Both BP and Repsol have indicated that offshore EOR economics could work if operators include tertiary recovery methods in their IP plans. And BP said EOR methods at mature fields could prove to be more economically feasible than exploring offshore for new finds.

“The BP Technology Outlook suggests that we have probably reached a point globally when the potential additional oil from enhanced recovery exceeds the potential from new exploration frontiers such as the Arctic or ultradeep water,” the company reported.

Research institutions like NETL and companies like Repsol, along with others, have recently identified the GoM as the region with the highest potential payout from EOR methods.

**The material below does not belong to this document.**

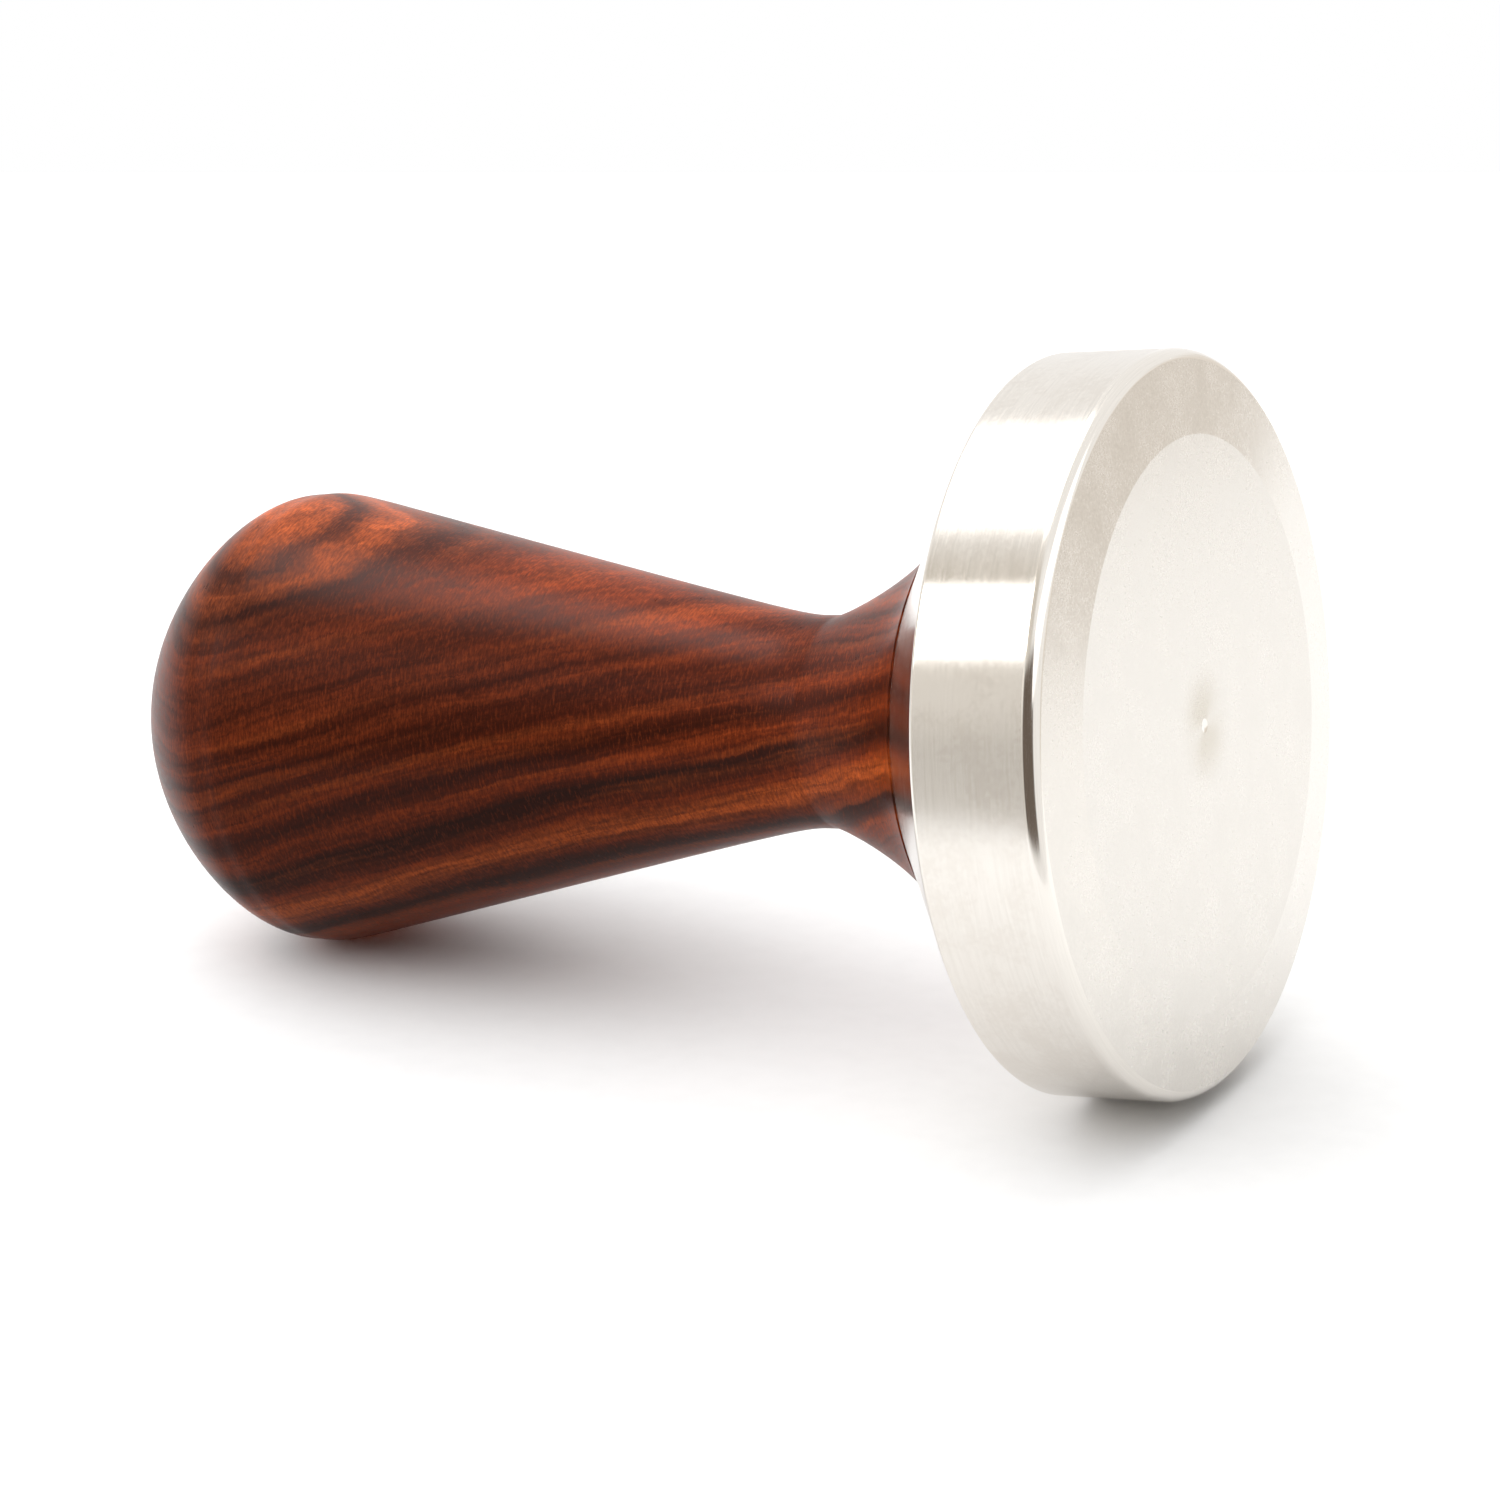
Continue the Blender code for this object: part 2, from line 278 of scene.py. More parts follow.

“There is a great opportunity to economically apply CO2 EOR in major offshore reservoirs in the GoM,” Escobar wrote in a 2014 report. “[A Repsol study] recommended designing CO2 EOR in the conceptualization stage of the development plan for new deepwater offshore projects, which could greatly reduce the overall cost and make the application of these processes more attractive in the future.”

NETL identified in its 2014 report three resource targets in the GoM Outer Continental Shelf for CO2 EOR: mature shallow-water oil fields; more recently discovered deepwater oil fields; and undiscovered oil fields, primarily in deep and ultradeep waters.

Although the current commodity prices might not make it economically feasible for the industry to implement EOR technologies on a widespread scale, companies like Repsol continue to research tertiary recovery methods for the day when it does make financial sense to use them. Onshore operators have discovered the right matrix to make onshore production economical at $50 oil, and it is only a matter of time before offshore does as well.

“Little by little, [companies] are opening up opportunities to apply these things,” Escobar said. “But in the case of offshore, it’s always going to be more difficult.”